Brian Ernst/Sun-Times

Just hours before R. Kelly got hit with a new round of sexual assault charges, the co-founders of #MuteRKelly arrived in Chicago to accept an award from a rape victims advocacy organization.

Kenyette Tisha Barnes and Oronike Odeleye, the creators of #MuteRKelly, were honored by Resilience with the organization’s 2019 Visionary Award on Thursday evening.

“Resilience is recognizing the founders of #MuteRKelly for taking a brave stand and rallying public opinion after decades of allegations against R. Kelly went unchecked,” the organization said in a statement.

In the summer of 2017, Oronike Odeleye heard about the latest allegations of a scandalous escapade involving Kelly on the news. Kelly was being accused of running a sex cult and possibly holding young women against their will.

“With Atlanta being No. 1 in child sex trafficking in the nation, it infuriated me that this was happening in my backyard. I decided to start a petition to try to get him off the radio,” Odeleye told me in an exclusive interview.

When Barnes, a lobbyist in Georgia who often worked on sexual violence legislation, got word of the petition, she immediately reached out, and the #MuteRKelly campaign was born.

What started out as an effort to get the singer’s music off the air has ballooned into a movement that has forced black people to have a painful conversation about sexual misconduct in the black community.

The campaign is credited with shutting down Kelly’s concerts across the nation, as well as in Germany and Amsterdam.

The activists arrived in Kelly’s hometown mere hours before Kelly was indicted on 11 new felony counts of sexual misconduct that could send him to prison for up to 30 years.

In a wide-ranging interview, the pair made it clear the #MuteRKelly campaign is not over.

“What we know from past trials is that this could drag on for years,” Odeleye pointed out.

“We know that his M.O. has been out-resourcing victims, so we have to see what happens.
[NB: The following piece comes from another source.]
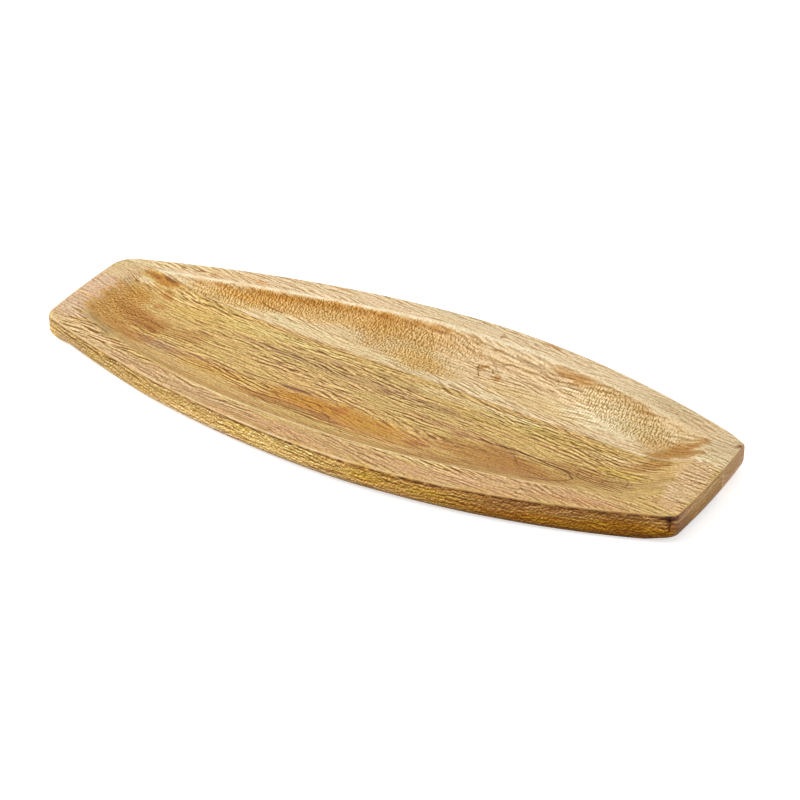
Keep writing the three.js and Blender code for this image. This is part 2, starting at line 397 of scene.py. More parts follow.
skin = platterSkin()
boardFace = seam["film"] / 2 + seam["clearance"]
farBoard = cutBoard("paleBoard", skin, boardFace, None)
nearBoard = cutBoard("brownBoard", skin, None, -boardFace)
glueLine = cutBoard("glueHairline", skin, -seam["film"] / 2, seam["film"] / 2)
bpy.data.meshes.remove(skin)
for piece, node, slot in (
    (farBoard, "far_board", "pale_board"),
    (nearBoard, "near_board", "brown_board"),
    (glueLine, "glue_line", "glue"),
):
    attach(piece, "root")
    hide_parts(node)
    print(piece.name, len(piece.data.polygons), "faces")


def fromHex(code):
    # sRGB hex to three sRGB shares
    return np.array([int(code[i : i + 2], 16) / 255 for i in (1, 3, 5)])


def toLinear(colour):
    # sRGB shares to linear light
    return np.where(colour <= 0.04045, colour / 12.92, ((colour + 0.055) / 1.055) ** 2.4)


def linear(code):
    # sRGB hex to an opaque colour for a shader socket
    return tuple(toLinear(fromHex(code))) + (1.0,)


# What each board shows, placed in millimetres. A patch is where its middle is, its half length and half
# width, its turn in degrees, its colour and how strongly it covers. Later ones lie over earlier ones.
# Flecked and calm areas are patches with a strength and no colour. A mark is a strength and a thin path.
farFigure = {
    "outward": 1,
    "base": "#e2caa0",
    "sideFleck": (0.2, 0.2),  # at the left end and at the right
    "grain": 0.055,  # slope of the fibres, down to the right
}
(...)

Our focus right now is keeping attention and interest focused on these trials so there can’t be the kind of underhanded — let’s fade this out in the media and make it all go away — that has happened in the past,” she said.
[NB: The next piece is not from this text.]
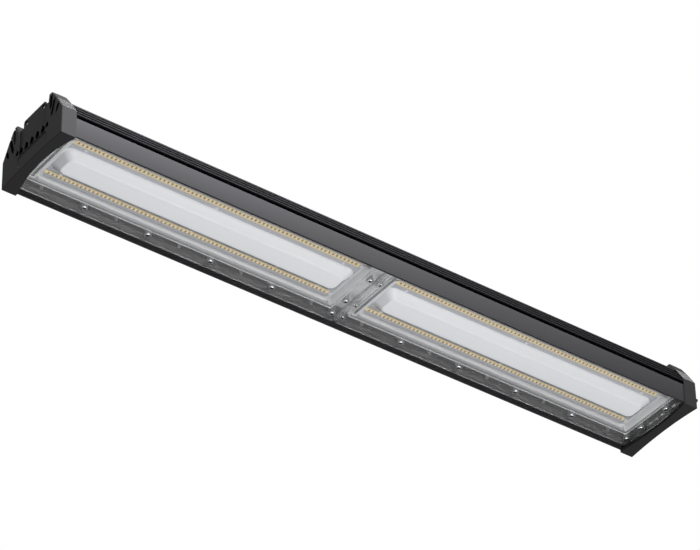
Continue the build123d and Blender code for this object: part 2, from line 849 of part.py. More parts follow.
def build_parts():
    """Every piece of the light, by the name of its node."""
    parts = {"housing": make_housing()}
    parts.update(make_bars())
    parts.update(make_gland())
    lens = make_lens()
    lens_screws = make_lens_screws()
    cap = make_cap()
    stem = Pos(plug_y, plug_z) * small_disc(plug_stem_radius + cap_fit)
    for name, sign in (("left", -1), ("right", 1)):
        shift = Pos(sign * module_x, 0, 0)
        parts["lens_" + name] = shift * lens
        parts["lens_gasket_" + name] = shift * make_lens_gasket()
        parts["lens_screws_" + name] = [shift * screw for screw in lens_screws]
        parts["led_board_" + name] = shift * make_board()
        parts["thermal_pad_" + name] = [shift * pad for pad in make_pads()]
        parts["board_screws_" + name] = [shift * screw for screw in make_board_screws()]
        parts["board_connectors_" + name] = [shift * piece for piece in make_connectors()]
        parts["leds_near_" + name] = [shift * chip for chip in make_chips(-1)]
        parts["leds_far_" + name] = [shift * chip for chip in make_chips(1)]
        parts["reflector_" + name] = shift * make_reflector()
        parts["driver_" + name] = Pos(sign * driver_centre_x, 0, 0) * make_driver()
        gasket_x = housing_end + end_gasket_thickness
        plate_x = gasket_x + end_plate_thickness
        pieces = {
            "end_gasket_": make_end_gasket(housing_end, gasket_x),
            "end_plate_": make_end_plate(gasket_x, plate_x),
            "end_plate_screws_": make_end_plate_screws(plate_x),
            "end_cap_": cap,
        }
        for stub, piece in pieces.items():
            items = piece if isinstance(piece, list) else [piece]
            if sign < 0:
                items = [mirror(item, Plane.YZ) for item in items]
            parts[stub + name] = items
        parts["end_cap_screws_" + name] = make_cap_screws(sign)
    hole = along_x(stem, cap_face_x - cap_end_wall, cap_face_x)
    parts["end_cap_right"] = [parts["end_cap_right"][0] - hole]
    parts["vent_plug"] = make_vent_plug()
    parts["terminal_block"] = make_terminal_block()
    return parts


def main():
    os.makedirs("parts", exist_ok=True)
    for name, piece in build_parts().items():
        items = piece if isinstance(piece, list) else [piece]
        solids = [solid for item in items for solid in item.solids()]
        shape = solids[0] if len(solids) == 1 else Compound(children=solids)
        export_step(shape, "parts/" + name + ".step")
        print(name, len(solids), "solids", round(sum(solid.volume for solid in solids)), "mm3")


main()
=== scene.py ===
# %% [markdown]
# # A linear high bay light
# A long light that hangs over a hall, seen from below. Its shapes could all be made here by hand, but
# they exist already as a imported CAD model, with true sizes. So that model is loaded first and stays where
# it is. It is the frame that every finish and every finer piece in this file is fitted to.

# %% Load the frame
import math
import bmesh
import bpy
from mathutils import Matrix, Vector


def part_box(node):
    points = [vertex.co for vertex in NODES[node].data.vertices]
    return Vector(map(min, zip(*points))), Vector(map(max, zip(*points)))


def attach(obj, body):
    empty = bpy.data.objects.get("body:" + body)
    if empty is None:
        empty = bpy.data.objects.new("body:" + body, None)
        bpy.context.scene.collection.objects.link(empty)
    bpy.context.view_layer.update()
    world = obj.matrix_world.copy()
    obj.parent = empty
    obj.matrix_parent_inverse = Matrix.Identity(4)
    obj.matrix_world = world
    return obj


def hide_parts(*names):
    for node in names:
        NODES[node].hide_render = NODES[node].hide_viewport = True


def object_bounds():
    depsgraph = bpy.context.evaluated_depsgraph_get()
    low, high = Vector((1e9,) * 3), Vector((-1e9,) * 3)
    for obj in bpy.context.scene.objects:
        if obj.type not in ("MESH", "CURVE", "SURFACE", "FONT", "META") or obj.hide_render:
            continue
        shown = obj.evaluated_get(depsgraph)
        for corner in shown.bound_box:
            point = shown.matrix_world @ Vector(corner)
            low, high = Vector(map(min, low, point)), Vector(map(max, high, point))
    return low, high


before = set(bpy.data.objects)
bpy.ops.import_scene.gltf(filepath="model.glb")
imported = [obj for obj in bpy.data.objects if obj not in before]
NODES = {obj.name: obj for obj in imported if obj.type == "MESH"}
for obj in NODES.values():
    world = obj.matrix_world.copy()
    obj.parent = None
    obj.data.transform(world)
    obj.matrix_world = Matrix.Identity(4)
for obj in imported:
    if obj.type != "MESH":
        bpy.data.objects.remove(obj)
cad_low, cad_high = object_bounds()
MM = 0.001
print("nodes in the frame:", len(NODES))

# %% [markdown]
# The camera stands below the left end and looks up along the light. It could be placed by eye, but then
# nothing could be measured against the photograph. So its place was worked out from the corners and
# screws, and the same points fall on the same pixels. The three angles give the direction that it looks
# in, and a small roll.

# %% Camera
YAW = math.radians(53.111183)
PITCH = math.radians(37.862153)
ROLL = math.radians(-1.300516)
PHOTO_WIDTH, PHOTO_HEIGHT = 700, 550
CENTRE_PX = (362.98277, 303.531916)
FOCAL_PX = 3904.811
DISTANCE = 5.875539
SENSOR_MM = 36.0

look = Vector((math.cos(PITCH) * math.cos(YAW), math.cos(PITCH) * math.sin(YAW), math.sin(PITCH)))
upright = Vector((-math.sin(PITCH) * math.cos(YAW), -math.sin(PITCH) * math.sin(YAW), math.cos(PITCH)))
sideways = look.cross(upright)
right = math.cos(ROLL) * sideways + math.sin(ROLL) * upright
up = -math.sin(ROLL) * sideways + math.cos(ROLL) * upright
shift_x = (CENTRE_PX[0] - PHOTO_WIDTH / 2) / FOCAL_PX
shift_y = (CENTRE_PX[1] - PHOTO_HEIGHT / 2) / FOCAL_PX
camera_place = -(look + right * shift_x - up * shift_y) * DISTANCE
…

It took six years for prosecutors to get Kelly to trial on child pornography charges in 2008. A jury acquitted him on all charges.
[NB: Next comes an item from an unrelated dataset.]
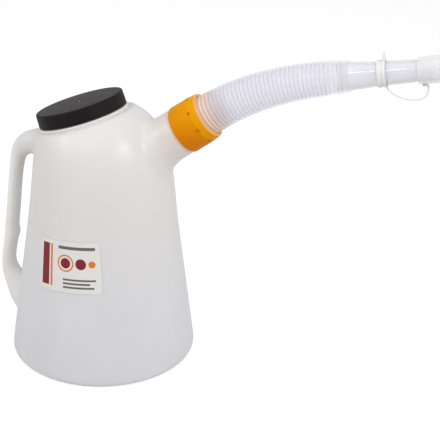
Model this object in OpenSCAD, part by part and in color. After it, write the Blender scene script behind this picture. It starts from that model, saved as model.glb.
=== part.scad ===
// Five litre oil jug: a blow-moulded body with a hollow handle, a large screw lid on a
// filler that leans back to the handle, and a corrugated spout held by a union nut.
// Origin at the centre of the base, +Z up, +X towards the spout, mirror plane at Y = 0.

/* [Jug body] */
// Largest radius of the body, just above the base
base_r = 99.6; // [80:0.1:120]
// Slope of the body's wall from upright, in degrees
taper = 8.2; // [5:0.1:11]
// Thickness of the blow-moulded wall
wall = 1.8; // [1.4:0.1:2.6]
// Radius of the rounding between base and wall
foot_r = 4.5; // [4:0.5:12]
// Width of the flat ring that the jug stands on
foot_w = 9; // [6:0.5:14]
// How far the middle of the base is pushed up
push_up = 3; // [1:0.5:6]
// Height at which the cone turns into the shoulder
shoulder_z = 140; // [120:1:160]

/* [Filler and lid] */
// Slope of the filler's face, down towards the handle, in degrees
tilt = 18.5; // [10:0.5:24]
// How far the filler's centre lies behind the jug's axis
filler_back = 21.4; // [15:0.1:28]
// Height of the lid's lower edge at the filler's centre
filler_z = 259.9; // [250:0.1:275]
// Radius of the flat land around the filler neck
land_r = 53; // [50:0.5:58]
// Distance from the land up to the lid's lower edge
land_drop = 4; // [3:0.1:6]
// Outer radius of the lid at its lower edge
lid_r = 46.1; // [44:0.1:49]
// Height of the lid
lid_h = 14.2; // [12:0.1:18]
// Draft of the lid's side, in degrees
lid_draft = 2; // [0:0.5:4]
// Wall of the lid
lid_wall = 2.2; // [1.6:0.1:2.8]
// Thickness of the lid's sealing disc
liner_h = 1.2; // [0.8:0.1:2]

/* [Spout neck and union nut] */
// How far the centre of the nut's back face lies inside the base's radius
spout_in = 14.1; // [8:0.1:20]
// Height of the centre of the nut's back face
spout_z = 257.2; // [250:0.1:265]
// Rise of the spout neck's axis above level, in degrees
spout_rise = 36.8; // [30:0.1:45]
// Outer radius of the spout neck behind the nut
neck_r = 24.4; // [23:0.1:27]
// Radius of the hollow curve where the neck grows out of the body
neck_flare = 45; // [30:1:60]
// Outer radius of the union nut at its back face
nut_r = 25; // [24.6:0.1:28]
// Outer radius of the union nut at its mouth
nut_mouth_r = 23.7; // [23.4:0.1:27]
// Length of the union nut
nut_h = 31.4; // [28:0.1:36]
// Thickness of the nut's wall around the thread
nut_wall = 2.6; // [2.2:0.1:2.8]
// Thickness of the nut's lip
lip_h = 3.2; // [2:0.1:5]
// Thickness of the flat seal on the neck's rim
seal_h = 1.5; // [1:0.1:2.5]

/* [Corrugated hose] */
// Radius over the corrugations where the hose leaves the nut
hose_r = 20.6; // [19:0.1:20.7]
// Radius over the corrugations at the nozzle end
hose_end_r = 15.6; // [15:0.1:17]
// Depth of a corrugation
ring_depth = 1.1; // [0.6:0.1:1.5]
// Distance from one corrugation to the next
ring_pitch = 4; // [3.4:0.1:6]
// Thickness of the hose's wall under the corrugations
hose_wall = 0.9; // [0.7:0.1:1.2]
// Thickness of the hose's clamped flange
flange_h = 2.4; // [1.6:0.1:3]
// How far the hose reaches out from the nut's back face
hose_out = 160.1; // [150:0.1:170]
// How far the hose climbs from the nut's back face
hose_up = 73.1; // [65:0.1:79]
// Stretch over which the hose keeps the direction of the spout neck
hose_lead = 57; // [45:1:65]
// Stretch over which the hose takes up the direction of the nozzle
hose_trail = 46; // [35:1:55]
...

“We are focused on seeing this indictment to conviction and actually getting a sentence that sticks. He can get convicted and get three months’ probation,” Barnes said.

“We are really clear. We don’t want plea bargains. We need to see a trial. It has to go all the way through. I have my fingers crossed for the feds. I don’t have a whole lot of faith in Cook County right now,” she said.

Kelly is currently the subject of multiple federal investigations related to sex trafficking, The New Yorker recently reported.

Although sexual violence against women continues to plague the black community, none of the major civil rights organizations — the NAACP or National Urban League, or the Congressional Black Caucus — have honored Barnes and Odeleye for their activism.

Odeleye shared a still painful moment that summed up what the pair was up against in their own community when they launched #MuteRKelly.

“The first ask about getting R. Kelly off the radio was to black radio stations. I’ve got all these contacts and I was reaching out, reaching out and getting ignored,” she said.

When Odeleye finally got someone to talk to her, she heard the same excuses: “He hasn’t been convicted of anything. People want to hear him. It’s not our job.”

“I got off that phone and I bawled because black radio used to be a very progressive and political tool. Through many different ways, they were saying nobody cares about this stuff,” she said.

Her message to black women who are still defending R. Kelly is simple: “Black women deserve so much better.”

“This isn’t about tearing a black man down; this is about raising up the brothers in our community who don’t take this mess. This is causing all of us to say, ‘Hey, you can’t sit with us. You’re not one of us.”

Barnes pointed out that 60% of black women are victims of sexual violence.

“Maybe it is time for you to unlearn that trauma and then you will see what happened to you was abuse,” she said.